The model for A Christmas Carol, Ellen Smith, was one of the lesser known of Rossetti’s ‘stunners’. She was a laundress, who Rossetti ‘discovered’ in a Chelsea street in 1863. She was a popular model in the 1860s, sitting not only to Rossetti and Boyce but Burne-Jones and others. George Boyce noted in his diary on 21 November 1865 that, ‘Nelly Smith called. She was not looking well. Has been sitting to Simeon Soloman, Poynter, Stanhope, Jones, Pinwell, and a man of the name of Linton.’ Perhaps her most famous appearance is as the bridesmaid in the left foreground of Rossetti’s The Beloved (1865-66, Tate Britain). According to Rossetti’s assistant, Henry Treffry Dunn, ‘Ellen Smith sat for several of his [Rossetti’s] sweetest pictures until the poor girl got her face sadly cut about and disfigured by a brute of a soldier and then of course she was of no more use as a model.’ (T. Hall Caine, Recollection of Dante Gabriel Rossetti, 1883).

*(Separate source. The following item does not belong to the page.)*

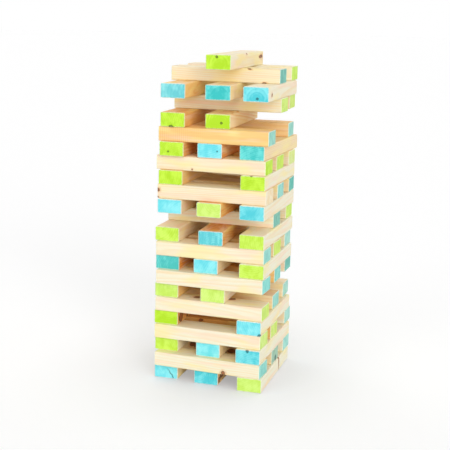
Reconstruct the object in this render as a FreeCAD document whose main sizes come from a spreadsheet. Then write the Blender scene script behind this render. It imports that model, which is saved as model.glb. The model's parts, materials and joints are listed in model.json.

Rossetti was an innovator and despised the London critics and the Royal Academy. He was, however, happy to send his paintings up to Liverpool to be seen. As Liverpool’s fortunes continued to rise and the city become a powerhouse, it rivalled the London art scene in terms of patronage. It accordingly saw the rise of wealthy patrons. Christopher Newall, co-curator of the Walker Art Gallery’s Pre-Raphaelite show: Pre-Raphaelites: Beauty in Rebellion, in 2016, describes ‘Liverpool’s centrality in the gestation of a really, critical, avant-garde art movement in Britain. The Liverpool Academy was the one place in the entire UK where Rossetti was happy to see his works exhibited.’ In 1917 the executors of George Rae’s estate sold his collection of pictures at Christie’s and it was here that A Christmas Carol, with other Rossetti paintings, was bought by the first Viscount Leverhulme, industrialist, philanthropist and politician. Most of these paintings made their way into Lady Lever Art Gallery at Port Sunlight, that he built as a memory to his wife - the greatest legacy of his philanthropy and of the energy and enthusiasms that drove him throughout his life. However, A Christmas Carol was kept in Lever’s personal possession for his private contemplation and remained within the Lever family until the 2013 Sotheby’s sale.